Pero Navarro, a quien iban a dar “un susto”, no acudió al despacho. Las víctimas fueron Luis Javier Benavides, Serafín Holgado, Ángel Rodríguez, Javier Sauquillo y Enrique Valdevira. Y los heridos, Alejandro Ruiz-Huerta, Dolores González, Miguel Sarabia y Luis Ramos, estos dos últimos ya fallecidos.
“Yo me libré porque había cambiado el lugar de una reunión”, recordaba la alcaldesa de Madrid, Manuela Carmena, en la presentación del libro de Jorge M. Reverte La Matanza de Atocha (La Esfera de los libros), en enero de 2016: “Recuerdo los hechos de ese día y los siguientes, se te graban. Y cambiar de un despacho a otro la reunión que tenía que dirigir me salvó la vida, y salvó la vida a otros compañeros que recibieron un burofax cambiando las reuniones. Tengo un recuerdo nítido de lo que pasó”.
“Siempre que me preguntan, digo que me parece importantísimo hablar del asesinato, que fue un crimen horrible, pero también hablar de la vida que llevábamos”, explicaba Carmena. “Éramos extraordinariamente felices en aquel despacho. La lucha por mejorar la sociedad en la que se vive, por la justicia y la igualdad, en esta situación de mundo injusto en el que vivimos, creo que es importante, esencial”.
La alcaldesa apuntaba un detalle muy propio de aquellos días de tensión: “Hubo un colectivo de obreras y obreros que nos protegieron después de los asesinatos, una cadena que llegaba desde la puerta de la calle hasta el despacho. Recuerdo esa cadena de personas que no tenía capacidad objetiva de protegernos, pero sentí la calidez de todas aquellas personas. Hay que enfocar la injusticia tan brutal de la pérdida de la vida: no están porque hubo alguien que decidió quitarles la vida, nada hay que justifique quitar la vida y por eso nos parece importante su memoria para abrir un camino para las personas que siguen intentando hacer un mundo más justo”.

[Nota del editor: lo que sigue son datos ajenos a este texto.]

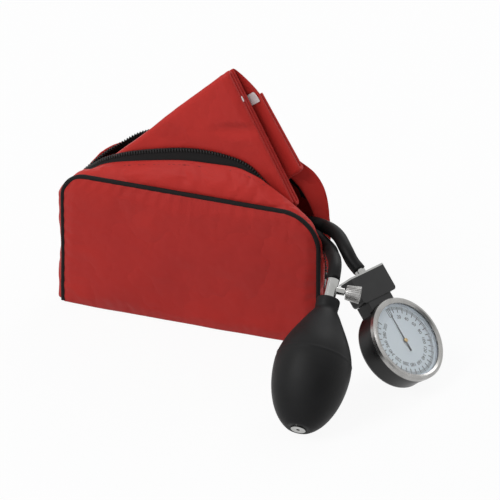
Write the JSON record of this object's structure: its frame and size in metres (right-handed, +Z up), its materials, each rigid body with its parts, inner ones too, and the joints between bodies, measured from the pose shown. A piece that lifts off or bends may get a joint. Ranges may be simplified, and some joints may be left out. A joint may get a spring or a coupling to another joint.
{
  "type": "aneroid sphygmomanometer",
  "caption": "Pocket aneroid blood-pressure gauge with hand bulb and release valve, its folded cuff standing in an open red zip case.",
  "frame": {"origin": "centre of the case's base on the floor", "axes": "+X along the case towards the gauge, +Y to the case's back, +Z up"},
  "size_m": [0.279, 0.1753, 0.1877],
  "materials": {
    "red_nylon": "woven, matt",
    "red_lining": "woven, matt",
    "black_cord": "woven, matt",
    "zip_tape": "woven, matt",
    "zip_teeth": "satin",
    "zip_metal": "polished",
    "hook_cloth": "hook and loop",
    "white_cloth": "matt",
    "black_rubber": "satin",
    "chrome": "polished",
    "satin_silver": "knurled, satin",
    "black_plastic": "satin",
    "bezel_metal": "satin",
    "crystal": "clear",
    "dial_white": "matt",
    "brass": "satin",
    "ring_white": "matt",
    "pointer_black": "matt"
  },
  "bodies": {
    "case": {"case_front_panel": "red_nylon", "case_rear_panel": "red_nylon", "case_base_panel": "red_nylon", "case_left_gusset": "red_nylon", "case_right_gusset": "red_nylon", "case_front_flap": "red_nylon", "case_rear_flap": "red_nylon", "case_front_piping": "black_cord", "case_rear_piping": "black_cord", "zip_front_tape": "zip_tape", "zip_rear_tape": "zip_tape", "zip_front_teeth": "zip_teeth", "zip_rear_teeth": "zip_teeth", "zip_stops": "zip_metal"},
    "instrument": {"cuff_outer_cloth": "red_nylon", "cuff_inner_cloth": "red_lining", "cuff_hem_binding": "red_nylon", "cuff_bladder": "black_rubber", "cuff_hook_patch": "hook_cloth", "cuff_loop_patch": "hook_cloth", "cuff_care_tag": "white_cloth", "cuff_size_patch": "white_cloth", "bladder_ports": "black_rubber", "bulb_hose": "black_rubber", "gauge_hose": "black_rubber", "bulb": "black_rubber", "end_valve_body": "chrome", "end_valve_retainer": "chrome", "release_valve_body": "chrome", "outlet_valve_seat": "brass", "release_seal": "black_rubber", "gauge_housing": "black_plastic", "gauge_bezel": "bezel_metal", "gauge_crystal": "crystal", "crystal_gasket": "black_rubber", "dial_ring": "ring_white", "gauge_dial": "dial_white", "movement_top_plate": "brass", "movement_base_plate": "brass", "movement_pillars": "brass", "movement_screws": "brass", "hairspring": "brass", "capsule_base": "brass", "inlet_tube": "brass", "neck_collar": "black_plastic", "neck_block": "black_plastic", "hose_nipple": "chrome", "belt_clip": "chrome", "clip_screws": "chrome"},
    "zip_slider": {"zip_slider": "zip_metal"},
    "zip_pull": {"zip_pull": "zip_metal"},
    "end_valve_disc": {"end_valve_disc": "black_rubber"},
    "outlet_valve_disc": {"outlet_valve_disc": "black_rubber"},
    "needle": {"release_needle": "brass"},
    "knob": {"release_knob": "satin_silver"},
    "capsule_top": {"capsule_top": "brass"},
    "rocking_shaft": {"rocking_shaft": "brass"},
    "sector_gear": {"sector_gear": "brass"},
    "pointer": {"pointer": "pointer_black", "pointer_pinion": "brass"}
  },
  "joints": [
    {"name": "cuff_lift_out", "type": "slide", "parent": "case", "child": "instrument", "axis": [0.7193, 0, 0.6947], "range_m": [0, 0.19], "deforming": ["bulb_hose", "gauge_hose"]},
    {"name": "zip_slider_slide", "type": "slide", "parent": "case", "child": "zip_slider", "axis": [0, 0, 1], "range_m": [0, 0.006]},
    {"name": "zip_pull_hinge", "type": "hinge", "parent": "zip_slider", "child": "zip_pull", "pos_m": [0.09333, 0.00081, 0.039], "axis": [-0.1644, 0.9864, 0], "range_deg": [-85, 0]},
    {"name": "end_valve_lift", "type": "slide", "parent": "instrument", "child": "end_valve_disc", "axis": [-0.0631, 0.8014, 0.5948], "range_m": [0, 0.0008]},
    {"name": "outlet_valve_lift", "type": "slide", "parent": "instrument", "child": "outlet_valve_disc", "axis": [-0.0631, 0.8014, 0.5948], "range_m": [0, 0.0008]},
    {"name": "needle_travel", "type": "slide", "parent": "instrument", "child": "needle", "axis": [0.9737, 0.1802, -0.1396], "range_m": [0, 0.0015]},
    {"name": "knob_turn", "type": "hinge", "parent": "needle", "child": "knob", "pos_m": [0.12447, -0.05887, 0.06806], "axis": [0.9737, 0.1802, -0.1396], "range_deg": [0, 1080]},
    {"name": "capsule_rise", "type": "slide", "parent": "instrument", "child": "capsule_top", "axis": [0.7115, -0.1716, 0.6814], "range_m": [0, 0.0012]},
    {"name": "rocking_shaft_turn", "type": "hinge", "parent": "instrument", "child": "rocking_shaft", "pos_m": [0.16093, -0.04564, 0.02106], "axis": [0.3191, 0.9428, -0.0958], "range_deg": [0, 9.88]},
    {"name": "sector_turn", "type": "hinge", "parent": "instrument", "child": "sector_gear", "pos_m": [0.16381, -0.03396, 0.01894], "axis": [0.7115, -0.1716, 0.6814], "range_deg": [0, 36.02]},
    {"name": "pointer_turn", "type": "hinge", "parent": "instrument", "child": "pointer", "pos_m": [0.16104, -0.04472, 0.03043], "axis": [0.7115, -0.1716, 0.6814], "range_deg": [-324.1, 0]}
  ],
  "couplings": [
    {"joint": "knob_turn", "follows": "needle_travel", "rad_per_m": 12566},
    {"joint": "rocking_shaft_turn", "follows": "capsule_rise", "rad_per_m": 143.57},
    {"joint": "sector_turn", "follows": "capsule_rise", "rad_per_m": 523.6},
    {"joint": "pointer_turn", "follows": "capsule_rise", "rad_per_m": -4712.4}
  ]
}
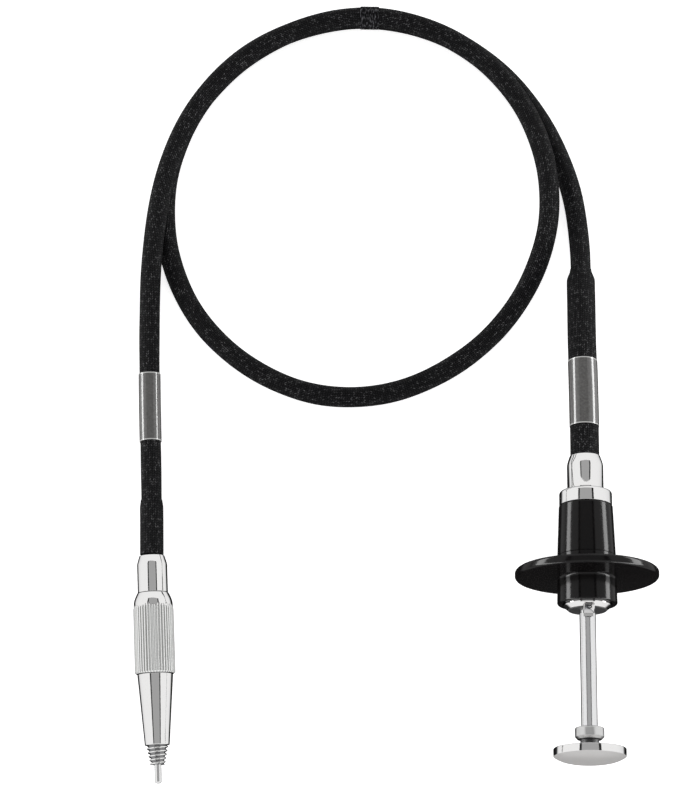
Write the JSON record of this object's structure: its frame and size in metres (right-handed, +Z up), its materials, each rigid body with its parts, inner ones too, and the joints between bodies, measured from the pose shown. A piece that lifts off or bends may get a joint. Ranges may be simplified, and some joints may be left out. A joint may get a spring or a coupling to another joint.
{
  "type": "cable shutter release",
  "caption": "Cable shutter release: a sprung plunger handle with a locking finger disc drives a pin through a braided cable to a threaded camera tip.",
  "frame": {"origin": "on the table, under the middle of the box round the handle and the tip, without the cable", "axes": "+X from the tip towards the handle, +Y from the thumb button towards the cable loop, +Z up from the table"},
  "size_m": [0.1025, 0.1595, 0.0279],
  "materials": {
    "chrome": "polished",
    "steel": "bright satin",
    "brass": "machined",
    "black_gloss_plastic": "glossy black",
    "black_nylon": "matt black",
    "black_braid": "tight black braid",
    "grey_label": "grey band under clear sleeve",
    "black_thread": "wound black thread"
  },
  "bodies": {
    "handle_and_cable": {"handle_ferrule": "chrome", "sheath_anchor": "brass", "handle_casing_end": "steel", "barrel_end_ring": "chrome", "barrel": "black_gloss_plastic", "guide_tube": "chrome", "guide_bush": "black_nylon", "rod_clip": "chrome", "clip_rivet": "steel", "lock_ball_1": "steel", "lock_ball_2": "steel", "lock_ball_3": "steel", "cable_main": "black_braid", "strain_sleeve": "black_braid", "tip_end_sleeve": "black_braid", "handle_label_band": "grey_label", "tip_label_band": "grey_label", "loop_tie": "black_thread", "tip_ferrule": "chrome", "tip_casing_end": "steel", "swivel_stem": "steel", "handle_wire": "steel", "return_spring": "steel", "tip_wire": "steel"},
    "plunger": {"plunger_rod": "steel", "collar_pin": "steel", "spring_collar": "brass", "button_collar": "steel", "button_washer": "black_nylon", "wire_anchor": "brass", "thumb_button": "steel"},
    "lock_disc": {"lock_disc": "black_gloss_plastic", "disc_friction_ring": "steel"},
    "tip_swivel": {"knurled_sleeve": "chrome", "swivel_washer": "black_nylon", "cone_nose": "chrome", "threaded_nipple": "chrome"},
    "pin": {"release_pin": "steel", "pin_crimp": "brass"}
  },
  "joints": [
    {"name": "plunger_slide", "type": "slide", "parent": "handle_and_cable", "child": "plunger", "axis": [0.0096, 0.9953, -0.0958], "range_m": [0, 0.013], "stiffness_N_per_m": 250, "springref_m": -0.006, "deforming": ["return_spring", "handle_wire"]},
    {"name": "lock_slide", "type": "slide", "parent": "handle_and_cable", "child": "lock_disc", "axis": [-0.0096, -0.9953, 0.0958], "range_m": [0, 0.002]},
    {"name": "tip_swivel", "type": "hinge", "parent": "handle_and_cable", "child": "tip_swivel", "pos_m": [-0.0474, 0.00562, 0.00395], "axis": [0.0436, -0.999, 0], "continuous": true},
    {"name": "pin_slide", "type": "slide", "parent": "handle_and_cable", "child": "pin", "axis": [0.0436, -0.999, 0], "range_m": [0, 0.013], "deforming": ["tip_wire"]}
  ],
  "couplings": [
    {"joint": "pin_slide", "follows": "plunger_slide", "ratio": 1}
  ]
}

Si la extrema derecha intentaba buscar una reacción violenta del PCE, se encontró con un funeral silencioso; si los pistoleros esperaban encontrar impunidad, se encontraron con un arresto y una condena... Salvo para uno, Lerdo de Tejada, que aprovechó un generoso permiso penitenciario en abril de 1979, para darse a la fuga, y fugado sigue.
En pocos días, la policía detuvo a José Fernández Cerrá, Carlos García Juliá y Fernando Lerdo de Tejada como autores de la matanza. Y también a Francisco Albadalejo Corredera –secretario provincial del sindicato vertical del Transporte– como autor intelectual.
También fueron detenidos Leocadio Jiménez Caravaca y Simón Ramón Fernández Palacios, excombatientes de la División Azul, por facilitar las armas, y Gloria Herguedas, novia de Cerrá, como cómplice.
Pero el juez de la Audiencia Nacional encargado del caso, Rafael Gómez Chaparro, se negó a investigar más allá y concedió el polémico permiso penitenciario a Lerdo de Tejada antes del juicio, que aprovechó para escaparse. Simón Ramón Fernández Palacios, quien falleció en enero de 1979, tampoco fue juzgado.
Fernández Cerrá y a Carlos García Juliá, fueron condenados a 193 años de prisión cada uno; 63 años a Francisco Albadalejo Corredera (fallecido en prisión en 1985); cuatro años a Leocadio Jiménez Caravaca (fallecido en 1985), y a Gloria Herguedas Herrando, a un año.
García Juliá se fugó también 14 años después, al serle concedida la libertad condicional con todavía pendientes unos 10 años de prisión. Fernández Cerrá, por su parte, fue puesto en libertad tras 15 años en la cárcel.
Años después, en 1990, el Gobierno italiano de Giulio Andreotti reveló que había informes que vinculaban a la organización neofascista italiana Ordine Nuovo y a la red anticomunista vinculada a la CIA Gladio con la matanza de Atocha.
El régimen agonizaba, y lo sabía. Y, aunque mataba en su agonía, como hace 40 años en la calle de Atocha de Madrid, terminó muriendo.